The Iraqi government wants security firm Blackwater to pay $8 million in compensation to each of the families of 17 people killed in a shooting, a senior government source said on Tuesday.

The source said the figure was roughly in line with compensation paid by the Libyan government to the families of the 270 people killed in the 1988 Lockerbie airline bombing over Scotland.

"We want them to pay $8 million for each family," the source told Reuters. "The same level as the compensation for the Lockerbie victims."

Blackwater had been told of the demand, the source said.
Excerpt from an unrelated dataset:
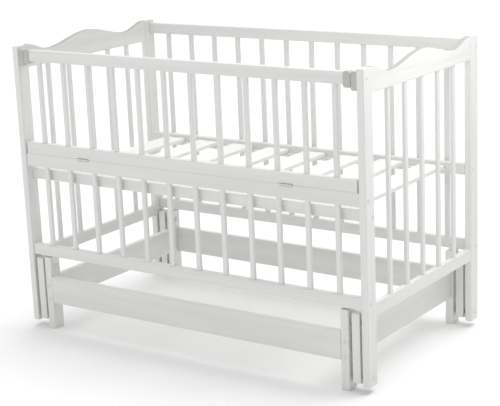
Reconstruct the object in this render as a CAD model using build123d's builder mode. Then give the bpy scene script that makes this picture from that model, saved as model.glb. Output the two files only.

It was unclear what the private American firm's response was.

Iraqi government spokesman Ali al-Dabbagh said on Sunday an investigation set up by Prime Minister Nuri al-Maliki had found Blackwater "deliberately killed" the 17 people in the September 16 shooting in western Baghdad.

Blackwater has said its guards responded lawfully to a hostile threat against a U.S. State Department convoy it was guarding, but Dabbagh said the investigation had also found there was no evidence they had come under fire.

The incident caused outraged among Iraqis who see security contractors like Blackwater as private armies which act with impunity.

Blackwater employs about 1,000 people in Iraq. Its founder, former Navy SEAL Erik Prince, told a Congressional hearing last week that his men had come under small-arms fire and "returned fire at threatening targets".

U.S. and Iraqi officials working on a joint committee have also begun investigating the shooting.

A larger U.S. inquiry into the operations of private contractors in Iraq is also under way, while U.S. Secretary of State Condoleezza Rice has ordered tighter controls on Blackwater.

The State Department will also send diplomatic security agents to accompany each convoy protected by Blackwater guards.

A Libyan intelligence agent was found guilty in 2001 of the bombing of a Pan Am flight over Lockerbie, which killed 270 people including 189 Americans.

In March 2003, Libya reached a political settlement with the United States and Britain to accept civil responsibility for the bombing, with Libya agreeing to pay about $2.7 billion in total compensation.